Can families access online accounts after someone dies?

It depends on the platform, the type of account, and what planning was done in advance. Pennsylvania’s RUFADAA gives executors and trustees a legal right to access certain digital assets, but that legal right does not always translate into practical access if credentials are unknown. Financial institutions generally have estate claim processes that allow fiduciaries with proper documentation to access accounts. Social media and email platforms are more restrictive. The most effective approach combines legal authority granted in estate planning documents with practical documentation of account credentials and access instructions stored securely and separately from the will.

How are cryptocurrency assets inherited?

Cryptocurrency passes through an estate like any other asset, but the mechanics of transfer are entirely different. For exchange-held accounts, heirs typically need to go through the exchange’s estate claim process, providing a death certificate, letters testamentary, and other documentation. For self-custody wallets, inheritance is only possible if the heir can access the wallet, which requires either the device and PIN or the seed phrase. Without those credentials, the assets are permanently inaccessible. Planning for cryptocurrency inheritance means documenting holdings, securing seed phrases in a location your executor or trustee can access, and authorizing your fiduciary in your estate planning documents to manage and transfer digital assets.

Should digital assets be addressed in a will or trust?

Both documents can and should address digital assets. A will or trust should expressly authorize the executor or trustee to access, manage, transfer, and close digital accounts. Without that express authorization, fiduciaries may lack clear legal authority under RUFADAA even if they have the practical means to access accounts.
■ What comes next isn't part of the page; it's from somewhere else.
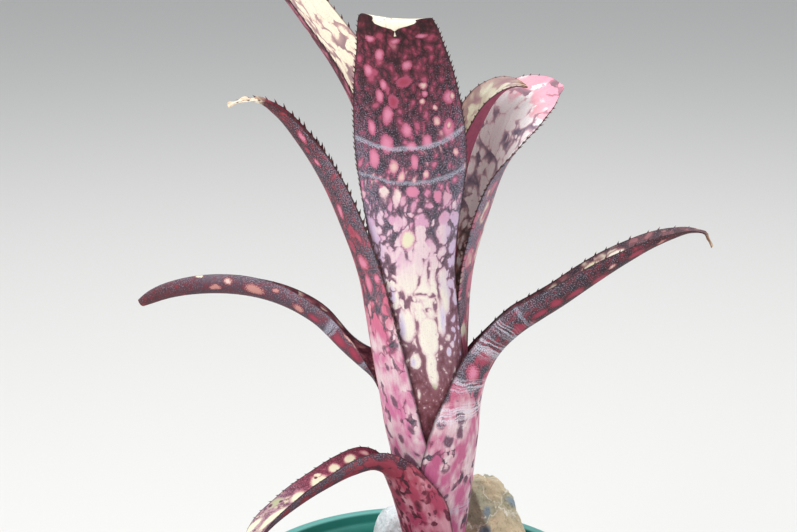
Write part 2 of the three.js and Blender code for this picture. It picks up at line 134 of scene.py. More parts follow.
class Level:
    """A number, vector or colour that a material's nodes work out at each place of a surface."""

    def __init__(self, wiring: "Wiring", socket: bpy.types.NodeSocket) -> None:
        """Notes the socket that it comes from."""
        self.wiring = wiring
        self.socket = socket

    def __add__(self, other: "Value") -> "Level":
        """Adds another."""
        return self.sum("ADD", other)

    def __sub__(self, other: "Value") -> "Level":
        """Takes another away."""
        return self.sum("SUBTRACT", other)

    def __mul__(self, other: "Value") -> "Level":
        """Multiplies by another."""
        return self.sum("MULTIPLY", other)

    def __pow__(self, power: float) -> "Level":
        """Raises a number to a power."""
        return self.sum("POWER", power)

    def __abs__(self) -> "Level":
        """Drops a number's sign."""
        return self.sum("ABSOLUTE")

    def sum(self, operation: str, *others: "Value") -> "Level":
        """Works out one sum, of vectors where it is a vector or a colour.

        Args:
            operation: The node's word for the sum.
            *others: The other terms.

        Returns:
            The result.
        """
        kind = "Math" if self.socket.type == "VALUE" else "VectorMath"
        return self.wiring.level(kind, dict(enumerate((self, *others))), operation=operation)

    def stretch(self, factor: "Value", base: "Value") -> "Level":
        """Multiplies a number by a factor and adds a base."""
        return self.sum("MULTIPLY_ADD", factor, base)

    def most(self, other: "Level", blend: float) -> "Level":
        """Takes the larger of two numbers, rounded off where they cross."""
        return self.sum("SMOOTH_MAX", other, blend)

    def least(self, other: "Level") -> "Level":
        """Takes the smaller of two numbers."""
        return self.sum("MINIMUM", other)

    def held(self) -> "Level":
        """Holds the sum that it comes from between 0 and 1."""
        self.socket.node.use_clamp = True
        return self

    def length(self) -> "Level":
        """Measures a vector."""
        return self.wiring.level("VectorMath", {0: self}, "Value", operation="LENGTH")

    def fade(self, start: "Value", end: "Value") -> "Level":
        """Rises smoothly from 0 where it is start to 1 where it is end, whichever is the larger."""
        inputs = {"Value": self, "From Min": start, "From Max": end}
        return self.wiring.level("MapRange", inputs, interpolation_type="SMOOTHSTEP")

    def mix(self, first: "Value", second: "Value", blend: str = "MIX") -> "Level":
        """Mixes two colours, with itself as the share of the second one.

        Args:
            first: The colour underneath.
            second: The colour laid over it.
            blend: How they mix.

        Returns:
            The mixed colour.
        """
        node = self.wiring.add("Mix", {0: self}, data_type="RGBA", blend_type=blend)
        colours = [socket for socket in node.inputs if socket.type == "RGBA"]
        for socket, colour in zip(colours, (first, second)):
            self.wiring.feed(socket, colour)
        return Level(self.wiring, next(socket for socket in node.outputs if socket.type == "RGBA"))

    def noise(self, scale: float, detail: float = 2.0, output: str = "Fac") -> "Level":
        """Reads a noise texture at the place that it holds."""
        return self.wiring.level("TexNoise", {"Vector": self, "Scale": scale, "Detail": detail}, output)

    def ramp(self, stops: Sequence[tuple[float, Colour]]) -> tuple["Level", "Level"]:
        """Looks a colour up on a ramp.

        Args:
            stops: Place from 0 to 1 and colour of each stop, in order.

        Returns:
            The colour there and its alpha.
        """
        node = self.wiring.add("ValToRGB", {0: self})
        elements = node.color_ramp.elements
        for k, (place, colour) in enumerate(stops):
            element = elements[k] if k < len(elements) else elements.new(place)
            element.position = place
            element.color = colour
        return Level(self.wiring, node.outputs["Color"]), Level(self.wiring, node.outputs["Alpha"])

    def split(self) -> tuple["Level", ...]:
        """Splits a vector or a colour's levels into its three numbers."""
        node = self.wiring.add("SeparateXYZ", {0: self})
        return tuple(Level(self.wiring, socket) for socket in node.outputs)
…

For cryptocurrency or other digital assets with significant value, a trust may offer advantages over a will, including avoiding probate and providing ongoing management authority. An estate planning attorney can help you determine the right approach based on the types and value of your digital holdings.

What is a digital asset inventory and do I need one?
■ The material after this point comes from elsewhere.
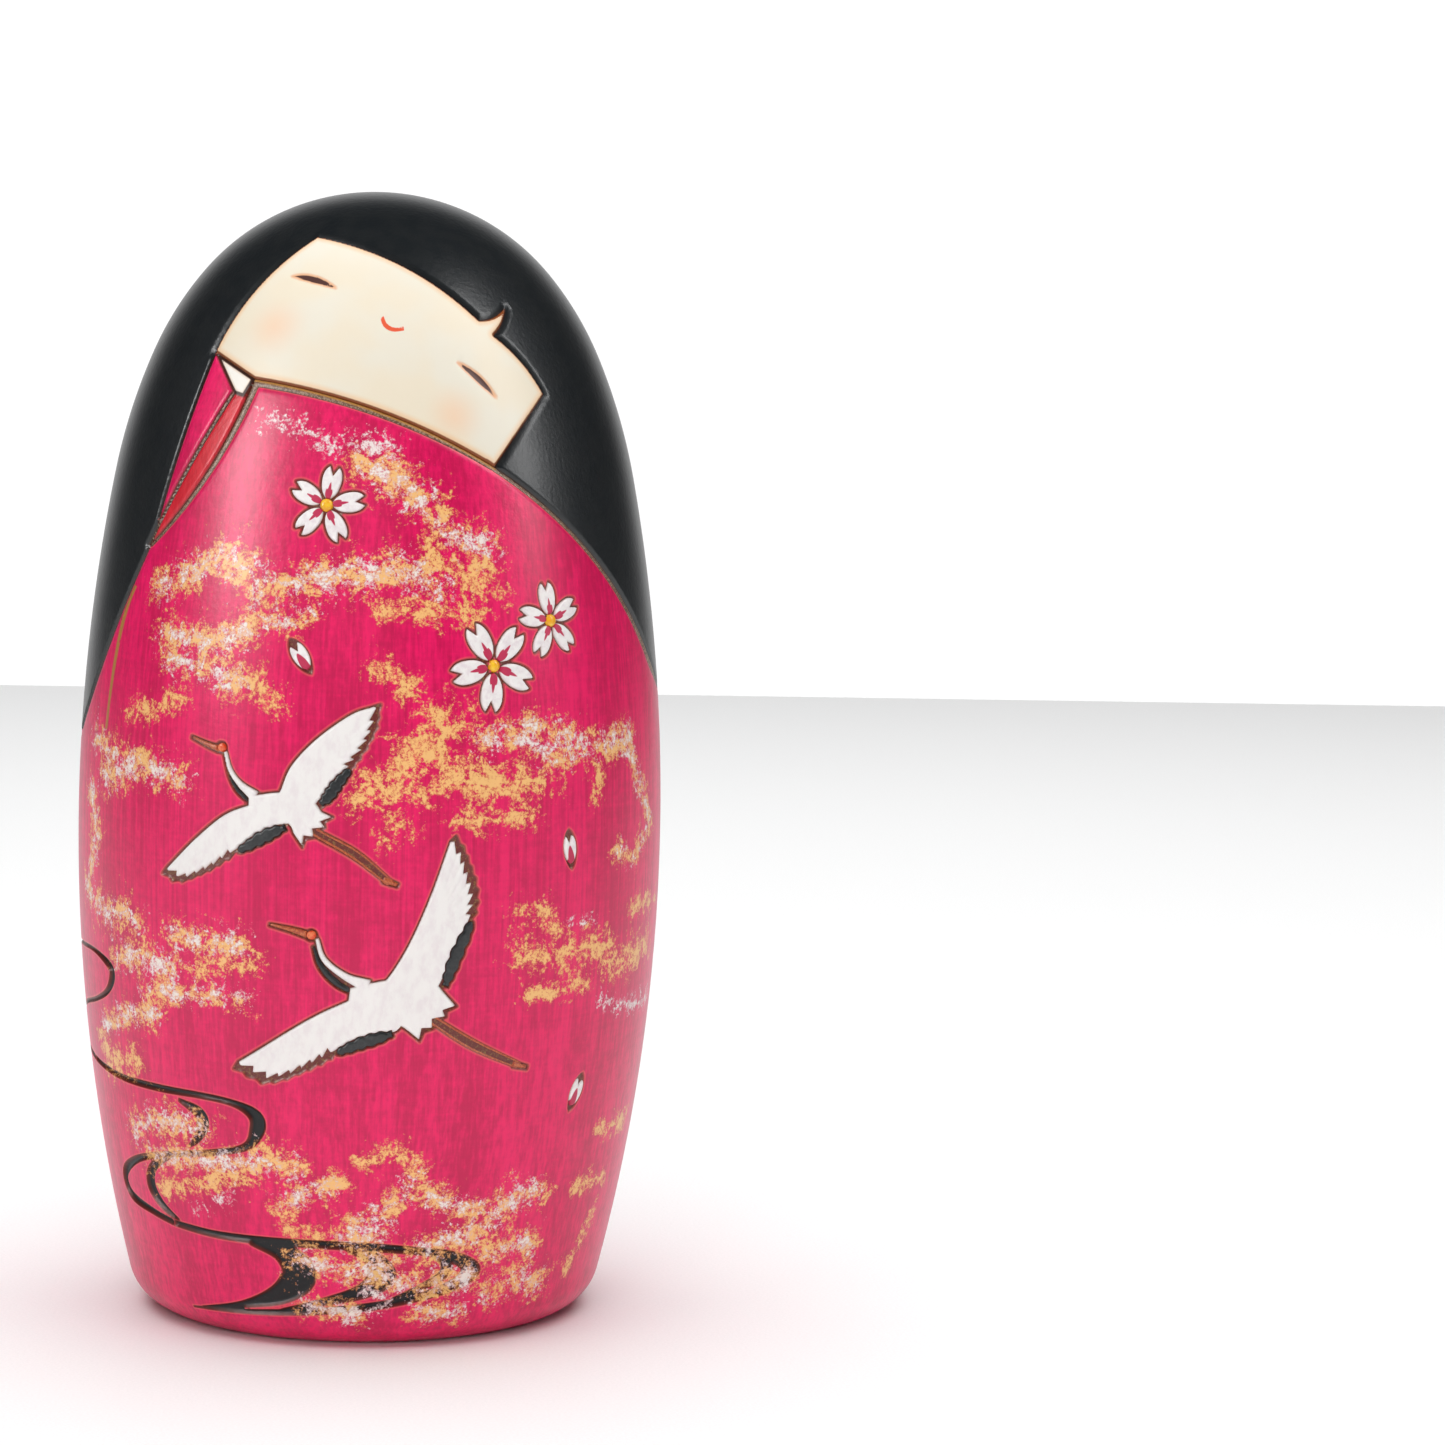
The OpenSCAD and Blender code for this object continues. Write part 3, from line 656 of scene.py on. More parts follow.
# %% Where the clouds are
CLOUDS = (
    ("s", 2.6, (-26, 124.3), (-18, 123.7), (-10, 121.7), (-3, 121.3), (3, 120.9)),
        ("b", 3.3, (-3, 119.3), (6, 116.8), (12, 112.7), (17, 109.7), (23, 108.6)),
    ("g", 2.9, (11, 107.6), (15, 105.5), (21, 104.5), (24, 102.4)),
    ("b", 3.0, (-48, 101.5), (-40, 104.5), (-31, 106.3), (-26, 104.9)),
    ("b", 3.3, (-24, 102.4), (-15, 103.7), (-7, 104.9), (0, 105), (8, 105.5), (13, 103)),
    ("g", 2.2, (2, 100.9), (8, 100.9), (16, 99.9), (20, 99.3)),
    ("b", 1.9, (-21, 98.4), (-15, 98), (-12, 99.6)), ("b", 3.3, (-44, 95.4), (-37, 94.7), (-30, 95.5), (-25, 97.2)),
    ("b", 3.0, (-42, 92.9), (-33, 91.7), (-27, 90.4)), ("g", 2.5, (-27, 91.4), (-22, 90.1), (-19, 87.6)),
    ("g", 2.1, (-54, 84.9), (-46, 86.4), (-39, 87.8)),
    ("b", 2.8, (-69, 81.2), (-60, 78.6), (-63, 75.2), (-50, 78.2), (-39, 76.8)),
    ("b", 2.2, (-70, 74), (-66, 68), (-70, 62)),
    ("g", 2.2, (1, 92.1), (6, 90.6), (10, 87.5), (16, 84.9)),
    ("g", 3.9, (14, 85.4), (13, 82.3), (8, 80.3), (2, 78.2)),
    ("b", 2.6, (22, 82.7), (31, 84.6), (40, 83.8), (46, 80.9), (60, 82.3)),
    ("g", 4.1, (7, 80.7), (13, 82.8), (16, 79.1), (24, 77.9), (31, 76.6)),
    ("g", 2.2, (-2, 75.5), (4, 76.5), (9, 75.5)), ("g", 2.2, (4, 73.4), (6, 71.8), (3, 70.2)),
    ("g", 2.2, (18, 72.8), (24, 73.1), (33, 73.4)),
    ("b", 2.7, (21, 83.7), (29, 82.5), (38, 80.6), (45, 81.9)), ("g", 1.7, (48, 81.8), (49, 78), (48, 74.3)),
    ("b", 1.9, (54, 82.5), (62, 78.8), (66, 74.2), (71, 70), (62, 65.2), (56, 66.8)),
    ("b", 2.7, (-72, 59.6), (-63, 57.2), (-55, 57.9), (-51, 56.6)),
    ("b", 3.0, (-57, 51.7), (-47, 52), (-41, 51.5)), ("b", 2.7, (-40, 55.9), (-33, 55.3), (-26, 55.7)),
    ("g", 2.2, (-36, 51.8), (-29, 52.8), (-23, 53.2)),
    ("b", 2.0, (-48, 48.2), (-39, 47.8), (-31, 48.4), (-24, 48.3)),
    ("b", 2.2, (-66, 41.4), (-54, 43.8), (-46, 44.6)), ("g", 2.3, (-67, 39.1), (-66, 35.9), (-53, 37.8)),
    ("g", 2.0, (30, 60.2), (35, 60.5), (38, 57.6)), ("s", 1.4, (41, 58.5), (48, 58)),
    ("g", 3.0, (31, 54.2), (38, 53.3), (46, 54.9), (58, 51.8), (72, 52.7)),
    ("g", 1.7, (33, 48.7), (41, 48.8), (47, 49.9)), ("g", 1.7, (63, 58.5), (77, 58.4)),
    ("s", 1.9, (53, 46.7), (59, 45), (77, 44.9)),
    ("b", 2.5, (-58, 27.9), (-45, 30.4), (-35, 29.6)), ("b", 2.6, (-52, 24.7), (-32, 25.4), (-21, 26.6), (-15,
    25.2)), ("g", 2.2, (-48, 20.1), (-32, 23.1), (-23, 24.9)),
    ("s", 1.9, (-39, 18.6), (-31, 20.4)), ("b", 2.5, (-18, 20.1), (-11, 22.6), (-6, 23.3)),
    ("g", 1.9, (-17, 16.8), (-11, 16.4)), ("g", 1.7, (-1, 26.7), (7, 28.3), (11, 26.6)),
    ("b", 2.5, (-3, 17.7), (5, 20.5), (11, 22.7)), ("b", 2.5, (-4, 15.4), (3, 16.6)),
    ("b", 2.7, (12, 14.2), (21, 15.6), (28, 17.5), (34, 21.6), (40, 21.1)),
    ("b", 2.7, (29, 13.4), (40, 13.8)), ("b", 2.7, (29, 7.2), (38, 8.8), (45, 7.6)),
    ("s", 2.2, (0, 8.6), (5, 7.5), (2, 5.8)), ("g", 1.7, (55, 8.2), (59, 13), (63, 15.9)),
    ("g", 1.7, (52, 20.6), (66, 20.7)), ("g", 1.7, (58, 27.9), (73, 28.4)),
    ("b", 3.0, (95, 70), (112, 72), (128, 68)), ("g", 2.6, (100, 40), (120, 44)),
    ("b", 2.8, (-100, 66), (-118, 62), (-130, 58)), ("b", 3.0, (-100, 30), (-120, 26), (-140, 30)),
    ("b", 3.0, (150, 34), (172, 38), (190, 36)), ("g", 2.4, (95, 20), (118, 16)),
    ("b", 2.8, (-14, 12.5), (-4, 11.5), (6, 12)), ("b", 2.8, (4, 10.5), (14, 9), (24, 10)),
    ("b", 2.3, (10, 24.5), (17, 20.5), (25, 19.5)),
    ("b", 2.2, (-14, 6.5), (-2, 5)), ("b", 2.0, (12, 5.5), (24, 5)),
)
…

A digital asset inventory is a secure document that lists your online accounts, how to access them, and what you want done with them. It is not a legal document, but it is an essential practical tool that makes your estate planning documents actually usable. Without it, even an executor with full legal authority may have no way to locate your accounts or access them. The inventory should be stored separately from your will, in a secure location your executor knows about, and updated regularly as accounts change. It should never be stored in your email or in unencrypted cloud storage.

Can a power of attorney cover digital assets?

Yes, and it should. A durable power of attorney can and should expressly authorize your agent to access and manage digital assets on your behalf during your lifetime if you become incapacitated. Under Pennsylvania’s RUFADAA, an agent’s authority to access digital assets depends on whether the power of attorney expressly grants that authority. A generic power of attorney drafted before digital assets were a common planning concern may not include the necessary language. If your existing documents do not address digital access, a review with an estate planning attorney is worthwhile.